Robert A. Calderbank
Class of 2015-16
Duke University
National Academy of Engineering
American Mathematical Society
During a career that spans four decades, including twenty-three years at AT&T Bell Laboratories, mathematician Robert A. Calderbank has made fundamental contributions to wireless communications, coding theory, and signal processing.
He is best known for coinventing space–time codes, a key technology behind the Wireless Revolution in communications and electronics.
His research also has aided the management of “big data,” those extremely large sets of data that—when analyzed with computers—reveal patterns, trends, and associations that relate to human behavior and interactions.
Calderbank received a bachelor’s degree from the University of Warwick (England) in 1975, a master’s degree from Oxford University in 1976, and a doctoral degree from the California Institute of Technology in 1980, all in mathematics.
He joined AT&T Bell Laboratories in 1980 and later became vice president for research at AT&T. While at Bell Labs, Calderbank earned a reputation for bringing together engineers, mathematicians, biologists, and sociologists to work effectively on interdisciplinary research. Under his leadership, the lab was one of the first industrial labs to conduct a serious study of big data, which present three major challenges: massive size, great variety, and rapid change. Big data are difficult to capture, curate, manage, and process; as a result, they can overwhelm traditional software.
After retiring from Bell Labs in 2003, Calderbank became a professor at Princeton University, where he led its Program in Applied and Computational Mathematics. He left Princeton in 2010 for Duke University, where he became dean of natural sciences. Today, Calderbank is the Charles S. Sydnor Professor of Computer Science at Duke, as well as a professor of mathematics and electrical engineering. He serves as director of Duke’s Information Initiative, an interdisciplinary program that applies computational research to unlock the potential of big data.

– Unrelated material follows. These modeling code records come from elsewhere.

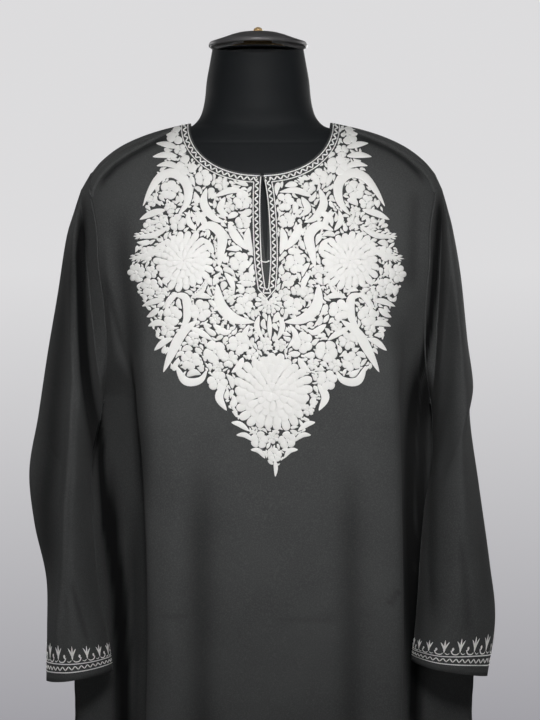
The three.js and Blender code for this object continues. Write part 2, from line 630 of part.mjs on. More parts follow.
function basePlate() {
  return turned(
    [
      { r: 0, z: 0 },
      { r: BASE.radius, z: 0 },
      { r: BASE.radius, z: BASE.height - BASE.chamfer },
      { r: BASE.radius - BASE.chamfer, z: BASE.height },
      { r: 0, z: BASE.height },
    ],
    48,
  );
}

function poleCollar() {
  const low = BASE.height + FIT;
  const bore = POLE_RADIUS + FIT;
  const outline = [
    { r: bore, z: low },
    { r: COLLAR.footRadius, z: low },
    { r: COLLAR.footRadius, z: low + COLLAR.footHeight },
    { r: COLLAR.radius, z: low + COLLAR.footHeight + COLLAR.taper },
    { r: COLLAR.radius, z: low + COLLAR.height },
    { r: bore, z: low + COLLAR.height },
    { r: bore, z: low },
  ];
  return turned(outline, 32);
}

function standPole() {
  const low = BASE.height + FIT;
  const top = FORM[0].z - 2 * FIT - FLANGE.height;
  return turned(
    [
      { r: 0, z: low },
      { r: POLE_RADIUS, z: low },
      { r: POLE_RADIUS, z: top },
      { r: 0, z: top },
    ],
    28,
  );
}

function formFlange() {
  const low = FORM[0].z - FIT - FLANGE.height;
  return turned(
    [
      { r: 0, z: low },
      { r: FLANGE.lowRadius, z: low },
      { r: FLANGE.radius, z: low + FLANGE.sideHeight },
      { r: FLANGE.radius, z: low + FLANGE.height },
      { r: 0, z: low + FLANGE.height },
    ],
    32,
  );
}

// The garment's four sewn pieces
const frontGrid = panelGrid(FRONT_DROPS, PANEL_COLUMNS, true);
const backGrid = panelGrid(BACK_DROPS, PANEL_COLUMNS, false);
const panelHub = (grid) => (i) => new THREE.Vector3(0, 0, Math.min(grid[i][0].z, UNDER_RIDGE_Z));
const ringHub = (grid) => (i) => {
  const sum = grid[i].reduce((total, p) => total.add(p), new THREE.Vector3());
  return sum.divideScalar(grid[i].length);
};

// Point of a panel's middle line at height z, on its flat facets
function middleLine(grid, z) {
  const line = grid.map((row) => row[(row.length - 1) / 2]);
  const below = line.findIndex((p) => p.z <= z);
  const [high, low] = [line[below - 1], line[below]];
  return high.clone().lerp(low, (high.z - z) / (high.z - low.z));
}

// Hook and eye that closes the top of the slit: a short bar laid across both edges
function neckHook(grid) {
  const down = (SLIT.topZ - HOOK.z) / (SLIT.topZ - SLIT.bottomZ);
  const across = THREE.MathUtils.lerp(SLIT.topX, SLIT.bottomX, Math.sqrt(down));
  const bar = new THREE.CapsuleGeometry(HOOK.radius, HOOK.length, 3, 10);
  bar.rotateZ(Math.PI / 2);
  bar.translate(across, middleLine(grid, HOOK.z).y - HOOK.radius - SEAM_GAP, HOOK.z);
  return bar;
}

function panelPiece(grid) {
  return { grid, closed: false, hub: panelHub(grid), sewn: { top: true, sides: true }, backOff: SEAM_GAP / 2 };
}

function sleevePiece(table, side) {
  const grid = sleeveGrid(armholeRing(frontGrid, backGrid, side), table, side);
  return { grid, closed: true, hub: ringHub(grid), sewn: { top: true, sides: false }, backOff: SEAM_GAP };
}

const pieces = {
  front: panelPiece(frontGrid),
  back: panelPiece(backGrid),
  sleeve_left: sleevePiece(LEFT_SLEEVE, -1),
  sleeve_right: sleevePiece(RIGHT_SLEEVE, 1),
};
prepareSeams(Object.values(pieces));

// Neckline and slit are cut out of the finished walls
const frontBowl = prismAlongY(necklineOutline(NECK.frontDepth), -CUT_REACH, 0);
const backBowl = prismAlongY(necklineOutline(NECK.backDepth), 0, CUT_REACH);
const slitCut = prismAlongY(slitOutline(), -CUT_REACH, 0);
const frontCloth = toSolid(clothWall(pieces.front)).subtract(frontBowl).subtract(slitCut);
const backCloth = toSolid(clothWall(pieces.back)).subtract(frontBowl).subtract(backBowl);

// Finishes
const wool = { color: 0x464849, roughness: 0.95, metalness: 0 };
const formCover = { color: 0x17181a, roughness: 0.8, metalness: 0 };
const gunmetal = { color: 0x3a3b3d, roughness: 0.4, metalness: 1 };
const brass = { color: 0xb08d4a, roughness: 0.35, metalness: 1 };
const blackPaint = { color: 0x1b1c1e, roughness: 0.45, metalness: 0 };

function mesh(name, geometry, finish) {
  const piece = new THREE.Mesh(geometry, new THREE.MeshStandardMaterial({ ...finish, name }));
  piece.name = name;
  return piece;
}

const garment = new THREE.Group();
garment.add(
  mesh("front", toGeometry(frontCloth), wool),
  mesh("back", toGeometry(backCloth), wool),
  mesh("sleeve_left", clothWall(pieces.sleeve_left), wool),
  mesh("sleeve_right", clothWall(pieces.sleeve_right), wool),
  mesh("neck_hook", neckHook(frontGrid), gunmetal),
);

const stand = new THREE.Group();
stand.add(
  mesh("form_body", dressForm(), formCover),
  mesh("form_neck_cap", neckCap(), gunmetal),
  mesh("form_cap_post", capPost(), brass),
  mesh("form_cap_knob", capKnob(), brass),
  mesh("form_flange", formFlange(), blackPaint),
  mesh("stand_pole", standPole(), blackPaint),
  mesh("stand_collar", poleCollar(), blackPaint),
  mesh("stand_base", basePlate(), blackPaint),
);

const pheranOnForm = new THREE.Group();
pheranOnForm.add(garment, stand);

export default pheranOnForm;
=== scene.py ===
"""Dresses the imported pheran: wool panels, white aari embroidery, a jersey dress form and its pole stand.

Metres, +Z up, front towards -Y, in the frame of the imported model. Plans, charts and sizes that are marked as
such are in millimetres, as on a cutting plan, and become metres where a mesh is made from them.
"""

import logging
import math
from dataclasses import dataclass, field
from enum import Enum
from functools import cache
from typing import Callable, Sequence

import bpy
import numpy as np
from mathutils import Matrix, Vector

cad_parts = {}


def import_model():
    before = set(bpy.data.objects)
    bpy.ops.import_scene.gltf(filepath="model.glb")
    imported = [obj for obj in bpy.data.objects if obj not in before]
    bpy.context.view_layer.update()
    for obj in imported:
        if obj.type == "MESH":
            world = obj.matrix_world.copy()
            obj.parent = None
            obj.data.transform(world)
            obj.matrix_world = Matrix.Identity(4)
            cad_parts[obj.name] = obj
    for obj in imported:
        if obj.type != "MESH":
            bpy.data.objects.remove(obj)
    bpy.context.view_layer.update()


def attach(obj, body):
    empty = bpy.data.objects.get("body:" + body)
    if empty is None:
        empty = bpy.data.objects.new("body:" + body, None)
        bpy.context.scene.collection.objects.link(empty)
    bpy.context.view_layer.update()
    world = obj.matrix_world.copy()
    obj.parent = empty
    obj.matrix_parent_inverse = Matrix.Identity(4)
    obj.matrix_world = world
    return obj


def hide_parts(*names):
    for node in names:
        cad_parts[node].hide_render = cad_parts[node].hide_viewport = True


LOG = logging.getLogger("pheran")
MM = 0.001
Colour = tuple[float, float, float]
Point = tuple[float, float]
Relief = tuple[float, float]  # strength of a bump, and its depth in metres
Grid = np.ndarray

HEM_Z = 322  # mm, height of the hem
SEAM_DROP = 9  # mm, how far the shoulder seam lies below the ridge, on the front
TOP_SECTION_Z = 1330  # mm, above this height every section has the same width
SIDE_Z = 1309  # mm, end of the shoulder
UNDERARM_DROP = 257  # mm, from the end of the shoulder to the underarm
UNDERARM_Z = SIDE_Z - UNDERARM_DROP
BODY_DROP = SIDE_Z - HEM_Z
FOLD_FREE = 0.1  # share of a panel next to its seams where folds die out
SPREAD_FROM = 0.72  # place across a panel where the spread below the left underarm begins
ARMHOLE_POINTS = 44  # points of an armhole on the front, and on the back
GROUND_CELL = 1.5  # mm, step of the yoke's ground
STITCH = 2.2  # mm, length of a chain stitch
CHAIN_STEP = 0.55  # mm, step of the points along a line of chain stitch
NARROWEST = 0.22  # mm, width of a stroke at its ends
SINK = 0.15  # mm, how deep the edge of a stroke sinks into the cloth
FINE = 1e-9  # least length of a direction before it is made a unit one
MERGE = 1e-6  # metres, points closer than this become one


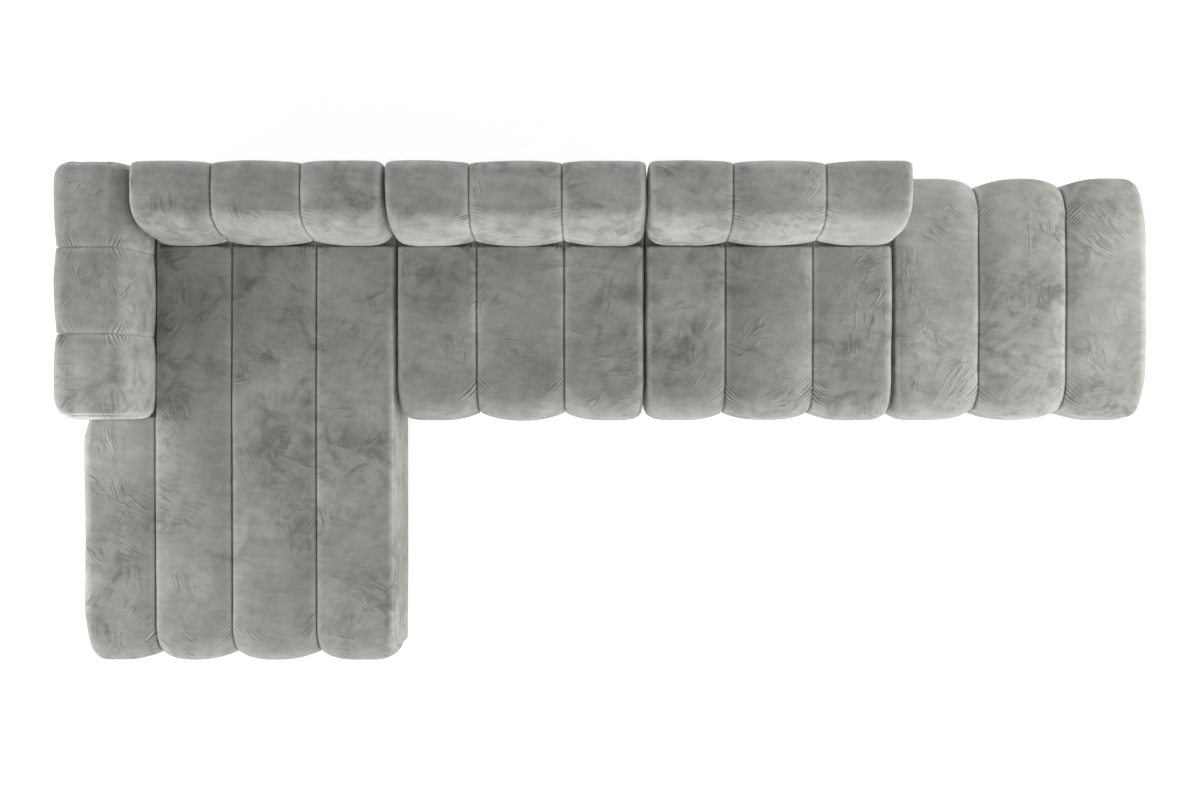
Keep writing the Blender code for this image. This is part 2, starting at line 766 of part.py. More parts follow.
def main():
    clear_scene()
    chaise_seat = (CHAISE_ARM_CHANNEL, CHAISE_INNER_CHANNEL, CHAISE_CENTRE_CHANNEL, CHAISE_EDGE_CHANNEL)
    beside_arm = sum(chaise_seat) - ARM_THICKNESS
    chaise_back = (CHAISE_BACK_INNER_CHANNEL, CHAISE_CENTRE_CHANNEL)
    chaise_back += (beside_arm - sum(chaise_back),)
    middle = (MIDDLE_EDGE_CHANNEL, MIDDLE_CENTRE_CHANNEL, MIDDLE_EDGE_CHANNEL)
    ottoman = (OTTOMAN_EDGE_CHANNEL, OTTOMAN_CENTRE_CHANNEL, OTTOMAN_EDGE_CHANNEL)
    row = (
        ("chaise", chaise_seat, CHAISE_LENGTH, chaise_back, True),
        ("middle_left", middle, BASE_DEPTH, middle, False),
        ("middle_right", middle, BASE_DEPTH, middle, False),
        ("ottoman", ottoman, BASE_DEPTH, (), False),
    )
    total = sum(sum(channels) for _, channels, *_ in row) + MODULE_GAP * (len(row) - 1)
    rear = (CHAISE_LENGTH - BACK_OVERHANG) / 2
    left = -total / 2
    for name, channels, depth, back_channels, has_arm in row:
        is_first, is_last = name == row[0][0], name == row[-1][0]
        module = Module(name, channels, depth, left, back_channels, has_arm, (is_first, is_last))
        links = () if is_last else ((0, 1, "rear"), (1, -1, "front"))
        build_module(module, rear, links)
        left += module.width + MODULE_GAP
    print(f"sofa {total:.3f} m wide")


main()
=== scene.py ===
# %% [markdown]
# # A modular corner sofa in crushed velvet
#
# The sofa stands in one row: a chaise with an arm, two middle modules and an ottoman. Its timber, foam, feet and
# steel links come ready made from the solid model. This lesson dresses them: it sews a channel-quilted velvet
# cover for each base, back and arm, gives every hidden piece a finish, and lights the sofa in a plain studio.
#
# All lengths are in metres, +Z is up, the backs face +Y and the chaise is at -X.

import json
import math

import bpy
import numpy as np
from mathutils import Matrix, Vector


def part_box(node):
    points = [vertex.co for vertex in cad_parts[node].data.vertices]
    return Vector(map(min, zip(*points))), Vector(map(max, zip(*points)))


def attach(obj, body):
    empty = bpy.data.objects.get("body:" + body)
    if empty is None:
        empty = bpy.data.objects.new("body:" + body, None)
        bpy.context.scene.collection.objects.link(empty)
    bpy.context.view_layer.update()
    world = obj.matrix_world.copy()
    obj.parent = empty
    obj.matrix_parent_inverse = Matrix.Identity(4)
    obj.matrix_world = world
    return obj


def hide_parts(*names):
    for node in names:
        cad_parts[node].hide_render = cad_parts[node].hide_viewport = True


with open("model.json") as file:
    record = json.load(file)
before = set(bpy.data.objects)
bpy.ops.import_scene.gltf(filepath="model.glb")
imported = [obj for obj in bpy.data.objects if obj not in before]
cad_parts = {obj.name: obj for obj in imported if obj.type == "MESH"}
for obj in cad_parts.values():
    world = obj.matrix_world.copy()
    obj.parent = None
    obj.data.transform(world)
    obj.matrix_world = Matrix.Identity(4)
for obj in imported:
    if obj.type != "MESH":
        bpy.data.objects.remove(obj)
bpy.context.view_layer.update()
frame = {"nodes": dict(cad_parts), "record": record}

# %% [markdown]
# ## The camera
#
# The picture is taken from straight above, so a cover's height shows only as parallax: the backs are nearer to
# the lens than the seats and look larger. A long lens far away would lose that. The height here is the one at
# which seats and backs keep the sizes they have in the picture, and the lens then follows from the width of the
# sofa in the frame.

# %% Set the camera above the sofa
CAMERA_HEIGHT = 5.3
CAMERA_X = -0.0665
CAMERA_Y = 0.0805
IMAGE_WIDTH = 1200
FOCAL_PIXELS = 1148
SENSOR_MM = 36.0

camera = bpy.data.objects.new("camera", bpy.data.cameras.new("camera"))
bpy.context.scene.collection.objects.link(camera)
camera.location = (CAMERA_X, CAMERA_Y, CAMERA_HEIGHT)
camera.data.sensor_width = SENSOR_MM
camera.data.lens = SENSOR_MM * FOCAL_PIXELS / IMAGE_WIDTH
bpy.context.scene.camera = camera
print(f"lens {camera.data.lens:.2f} mm")

# %% [markdown]
# ## Repeatable noise
#
# Cloth is never regular: its gathers, dents and crowns all vary a little. Blender's textures can do that in a
# material, but the shape itself needs numbers in Python. Value noise is the simplest kind: random values on a
# grid of points, blended smoothly in between. It takes whole arrays at once, and the seed makes every run give
# the same sofa.

# %% Smooth noise on a lattice
LATTICE_SEED = 7
LATTICE_CELLS = 64
LATTICE_START = 17.3
LATTICE = np.random.default_rng(LATTICE_SEED).uniform(-1.0, 1.0, (LATTICE_CELLS,) * 3)


def eased(share):
    """Makes an even rise from 0 to 1 start and end gently."""
    return share * share * (3 - 2 * share)


def smooth_noise(points, size, shift=0.0):
    """Noise from -1 to 1 for an (..., 3) array of points. It changes over about size metres."""
    place = np.asarray(points) / size + LATTICE_START + shift
    cell = np.floor(place).astype(int)
    share = eased(place - cell)
    total = 0.0
    for corner in np.ndindex(2, 2, 2):
        index = (cell + corner) % LATTICE_CELLS
        weight = np.prod(np.where(corner, share, 1 - share), axis=-1)
        total = total + weight * LATTICE[index[..., 0], index[..., 1], index[..., 2]]
    return total


def line_noise(values, size, shift=0.0):
    """The same for one number per point."""
    values = np.asarray(values, float)
    points = np.stack([values, np.full_like(values, size * (shift + 0.5)), np.zeros_like(values)], axis=-1)
    return smooth_noise(points, size)


print("noise sample", round(float(smooth_noise([0.1, 0.2, 0.3], 0.05)), 4))

# %% [markdown]
# ## The outline of a cover
#
# Cut lengthwise through a channel, a cover is a rectangle with round corners: large ones at the top, small ones at
# the hem. Each side also swells a little, because the wadding pushes it out. The outline is worked out side by
# side, and every outline has as many points, so that any two of them can be joined by quads. At a seam the cloth
# is drawn in, so its outline is the same one with each side moved in by an inset. Its corners change as well:
# corner_loss says how much smaller they get for each metre of inset. Below zero they get rounder. The ends of a
# back are drawn in further than its seams, and end_gain makes their corners rounder again. A seat's hem is held:
# it stays on the frame's edge wherever the cloth above it is drawn in.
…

He is a member of the National Academy of Engineering and a fellow of the American Mathematical Society, the American Association for the Advancement of Science, and the Institute of Electrical and Electronics Engineers (IEEE).
Calderbank received the IEEE Information Theory Society Paper Award in 1995 and 1999 for his research into coding and information theory; the 2013 IEEE Richard W. Hamming Medal for his contributions to information transmission; and the 2015 Claude E. Shannon Award, the highest honor offered by the IEEE Information Theory Society.
He has written one book and published more than 500 peer-reviewed articles. He holds at least fifteen patents, his papers have garnered more than 30,000 citations, and his inventions are used in billions of consumer devices.
As a TIAS Faculty Fellow, Calderbank will collaborate on interdisciplinary research in big data with faculty and graduate students from the Department of Electrical and Computer Engineering in the Dwight Look College of Engineering, the Department of Sociology in the College of Liberal Arts, the Department of Mathematics in the College of Science, and the College of Medicine.